Implementation: MoE Load Balancing & Z-Loss

This PyTorch snippet demonstrates how to calculate the classic Load Balancing loss and the modern Router Z-loss.

import torch
import torch.nn.functional as F

def compute_moe_losses(router_logits, top_k_indices, alpha=1e-2, beta=1e-4):
    """
    router_logits: [batch_size * seq_len, num_experts]
    top_k_indices: [batch_size * seq_len, k]
    """
    num_experts = router_logits.size(-1)
    num_tokens = router_logits.size(0)
    
    # 1. Auxiliary Load Balancing Loss
    # Calculate fraction of tokens sent to each expert (f_i)
    expert_mask = F.one_hot(top_k_indices[:, 0], num_classes=num_experts).float()
    f_i = expert_mask.mean(dim=0)
    
    # Calculate mean routing probability (P_i)
    probs = F.softmax(router_logits, dim=-1)
    P_i = probs.mean(dim=0)
    
    # L_aux = alpha * E * sum(f_i * P_i)
    l_aux = alpha * num_experts * torch.sum(f_i * P_i)
    
    # 2. Router Z-Loss
    # Penalize large logit magnitudes for numerical stability
    # log(sum(exp(z_i))) is the log-sum-exp
    log_z = torch.logsumexp(router_logits, dim=-1)
    l_z = beta * torch.mean(log_z**2)
    
    return l_aux, l_z

# Example Usage
logits = torch.randn(1024, 8) # 1024 tokens, 8 experts
indices = torch.topk(logits, k=1, dim=-1).indices
l_aux, l_z = compute_moe_losses(logits, indices)
print(f"Aux Loss: {l_aux.item():.4f}, Z-Loss: {l_z.item():.4f}")

Summary

Load balancing is the “dark art” of MoE engineering. It represents the constant tension between Model Intelligence (which wants to route tokens to the best expert) and System Efficiency (which wants to route tokens to the idle expert). From the rigid auxiliary losses of the past to the dynamic, loss-free biases of modern models, the goal remains the same: ensuring that every parameter we pay for is actually participating in the model’s intelligence.

In the final section of this chapter, 5.5 Case Study, we will see how these concepts come together in the world’s most successful sparse models, from Mixtral to the massive DeepSeek-V3.

Quizzes

Quiz 1: Explain how the “rich get richer” phenomenon (Expert Collapse) occurs during training if no load-balancing mechanism is used?

It begins with random initialization.

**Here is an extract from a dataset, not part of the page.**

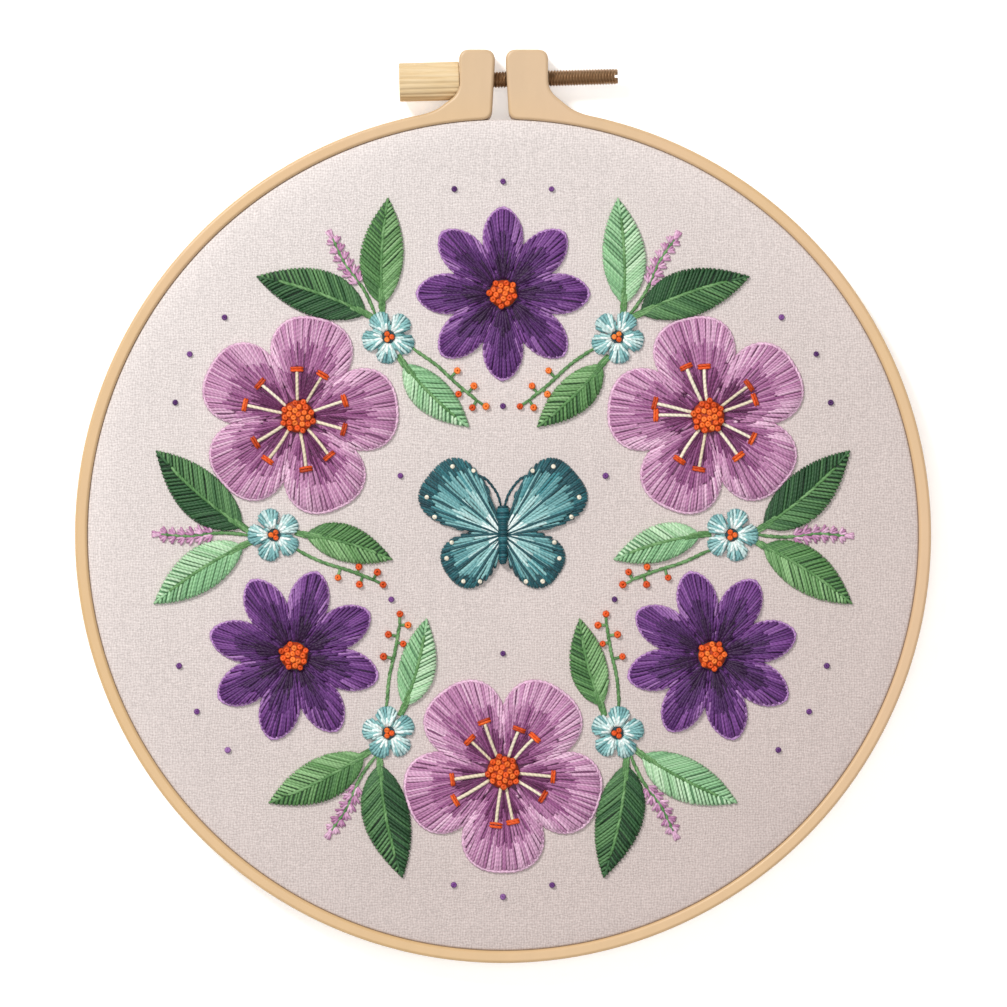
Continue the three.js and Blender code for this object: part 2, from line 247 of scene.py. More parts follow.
def linen():
    """Plain weave of uneven threads with slubs, pulled flat at the hoop, with painted shade where the threads
    dip, and painted light: paler to the upper left, darker and more saturated to the lower right, with a
    painted highlight along the hoop to the upper left and painted shade along it to the lower right.
    """
    surface = Surface("linen_weave", Roughness=0.9, Specular_IOR_Level=0.15, Sheen_Weight=0.2)
    x, y, _ = surface.split(surface.place)
    half_turns = math.pi / (WEAVE_PITCH * MM)

    def wave(along, wander_scale):
        """Rows of threads side by side, none of them quite straight."""
        wander = surface.span(surface.noise(wander_scale), 0, 1, -4, 4)
        return surface.math("SINE", surface.math("MULTIPLY_ADD", along, half_turns, wander))

    warp_wave, weft_wave = wave(x, 330), wave(y, 410)
    over = surface.math("MULTIPLY", warp_wave, weft_wave)

    def thread(wave, lift):
        """A thread's rounded back, which rises and dips as it crosses the others."""
        back = surface.math("POWER", surface.math("ABSOLUTE", wave), 0.6)
        return surface.math("MULTIPLY", back, surface.math("MULTIPLY_ADD", over, lift, 0.58))

    woven = surface.math("MAXIMUM", thread(warp_wave, 0.42), thread(weft_wave, -0.42))
    warp_slubs = surface.noise((900, 22, 1), 3, 0.6)
    weft_slubs = surface.noise((40, 1400, 1), 2, 0.6)
    pebbles, clouds = surface.noise(2100, 1), surface.noise(26, 4)
    # Painted shade: the linen darker where its threads dip under the crossing ones.
    colour = surface.ramp(woven, {0.15: (190, 179, 176), 0.55: (206, 197, 195), 1: (216, 208, 205)})
    for pattern, spread in ((warp_slubs, 0.02), (weft_slubs, 0.01), (clouds, 0.03)):
        colour = surface.varied(colour, pattern, 1 - spread, 1 + spread, 0.25, 0.75)
    colour = surface.varied(colour, pebbles, 0.88, 1.12)
    # Painted light: the linen paler to the upper left and darker and more saturated to the lower right, and
    # along the hoop a painted highlight to the upper left and painted shade to the lower right.
    diagonal = surface.math("SUBTRACT", surface.math("MULTIPLY", x, 0.75), y)

    def painted_light(upper_left, lower_right):
        return surface.span(diagonal, -0.13, 0.13, upper_left, lower_right)

    from_centre = surface.distance(Vector((*CENTRE, LINEN_FACE)) * MM)
    painted_rim_band = surface.span(from_centre, 0.094, 0.098)
    colour = surface.lightness(colour, surface.math("MULTIPLY_ADD", painted_rim_band, painted_light(0.06, -0.04), 1))
    colour = surface.lightness(colour, painted_light(1.085, 0.85), painted_light(0.8, 1.6))
    slubs = surface.math("ADD", warp_slubs, weft_slubs)
    height = surface.math("MULTIPLY_ADD", slubs, 0.25, surface.math("ADD", woven, pebbles))
    height = surface.math("MULTIPLY", height, surface.span(from_centre, 0.088, 0.097, 1, 0.3))
    return surface.finish(Base_Color=colour, Normal=surface.bump(height, 0.16 * MM, 0.5))


def hoop_plastic():
    """Smooth peach-beige plastic with a faint moulded grain, a little darker and greyer at the lugs: painted
    shade against the stronger light they get.
    """
    surface = Surface("hoop_plastic", Specular_IOR_Level=0.5, Coat_Weight=0.12, Coat_Roughness=0.3)
    _, y, _ = surface.split(surface.place)
    broad = surface.noise(14)
    grain = surface.noise((260, 90, 260), 4, 0.6)
    fine = surface.noise(1500, 2)
    colour = surface.ramp(broad, {0.3: (205, 170, 122), 0.5: (206, 172, 128), 0.7: (207, 173, 135)})
    colour = surface.varied(colour, grain, 0.975, 1.02)
    # Painted shade: the lugs darker and greyer, against the stronger light they get.
    value, saturation = (surface.span(y, 0.086, 0.1, 1, lug_shade) for lug_shade in (0.93, 0.9))
    colour = surface.lightness(colour, value, saturation)
    height = surface.math("MULTIPLY_ADD", fine, 0.6, grain)
    bump, roughness = surface.bump(height, 0.03 * MM, 0.5), surface.span(broad, 0.2, 0.8, 0.36, 0.48)
    return surface.finish(Base_Color=colour, Normal=bump, Roughness=roughness)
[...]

If Expert A happens to produce a slightly lower loss for a specific cluster of tokens than Expert B, the router’s gradients will update to favor Expert A for those tokens. Because Expert A now receives more tokens, it undergoes more frequent weight updates, becoming even more specialized and effective. This creates a positive feedback loop where Expert A becomes the “optimal” choice for more and more tokens, eventually capturing all traffic while Expert B receives no gradients and never improves.

Quiz 2: In a system with a Capacity Factor of 1.0, what is the consequence for a token that is “dropped” because its target expert is full? How does this affect long-range dependency modeling?

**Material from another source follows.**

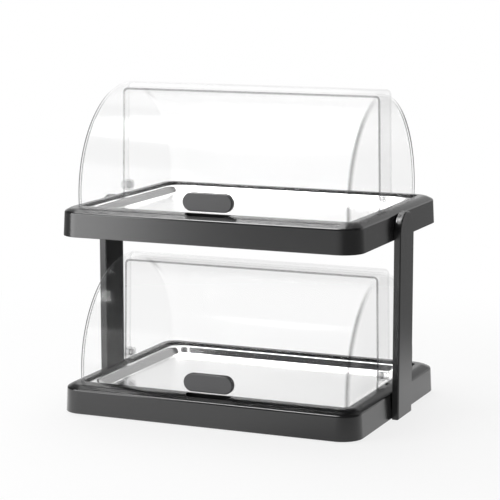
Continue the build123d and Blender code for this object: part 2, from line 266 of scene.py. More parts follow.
finishes = {
    "deckPlastic": {"colour": (0.011, 0.011, 0.0115, 1), "roughness": 0.22, "grain": 0.00045, "depth": 5e-6},
    "postPlastic": {"colour": (0.012, 0.012, 0.0125, 1), "roughness": 0.26, "grain": 0.00045, "depth": 5e-6},
    "handlePlastic": {"colour": (0.05, 0.05, 0.052, 1), "roughness": 0.42, "grain": 0.0004, "depth": 5e-6},
    # edgePlastic is painted lighter than deckPlastic, a painted highlight along the deck's outer top edge; it
    # is glossier too
    "edgePlastic": {"colour": (0.016, 0.016, 0.0165, 1), "roughness": 0.1, "grain": 0.00045, "depth": 2e-6},
    # hollowPlastic is painted darker than the deck, as painted shade in the hollows: the scoop and the post
    # channels
    "hollowPlastic": {"colour": (0.006, 0.006, 0.0063, 1), "roughness": 0.5, "grain": 0.00045, "depth": 5e-6,
                      "gloss": 0.1},
    "platePlastic": {"colour": (0.03, 0.03, 0.032, 1), "roughness": 0.5, "grain": 0.0008, "depth": 4e-5},
    "packPlastic": {"colour": (0.1, 0.33, 0.62, 1), "roughness": 0.38, "grain": 0.0012, "depth": 5e-5},
    "plugPlastic": {"colour": (0.8, 0.82, 0.84, 1), "roughness": 0.35, "grain": 0.0006, "depth": 5e-6},
    "footRubber": {"colour": (0.02, 0.02, 0.021, 1), "roughness": 0.75, "grain": 0.0006, "depth": 6e-5},
}
moulding = {
    "gloss": 0.5, "patch": 0.06, "darker": 0.88, "lighter": 1.1, "patchGloss": 0.02, "grainGloss": 0.03,
}


def shaded(colour, factor):
    return tuple(min(1, factor * part) for part in colour[:3]) + (1,)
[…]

A dropped token typically bypasses the MoE layer entirely, meaning its representation in that layer is purely the identity function (the residual connection). The token receives no non-linear transformation or information processing. In long-range modeling, if critical tokens (like a subject in a long sentence) are dropped, the model “forgets” their refined semantic meaning, leading to coherence failures or incorrect factual associations in later layers.

Quiz 3: Why is DeepSeek-V3’s dynamic bias strategy considered superior to the standard auxiliary loss for preserving model intelligence?

Standard auxiliary loss is part of the objective function ( $L_{total} = L_{LM} + L_{aux}$ ), meaning it generates gradients that physically change the model’s weights to satisfy balancing constraints. This forces the model to learn sub-optimal weights. DeepSeek’s dynamic bias is added to logits for selection but is ‘detached’ from the gradient tape. This means the model’s weights ( $W_{gate}$ ) only learn based on the language modeling loss (pure affinity). The balance is achieved through a mechanical ‘nudge’ in the forward pass, not by corrupting the learned representations.

References

Lepikhin, D., et al. (2020). GShard: Scaling Giant Models with Conditional Computation and Automatic Sharding. arXiv:2006.16668.
Zoph, B., et al. (2022). ST-MoE: Designing Stable and Transferable Sparse Expert Models. arXiv:2202.08906.
DeepSeek-AI. (2024). DeepSeek-V3 Technical Report. arXiv:2412.19437.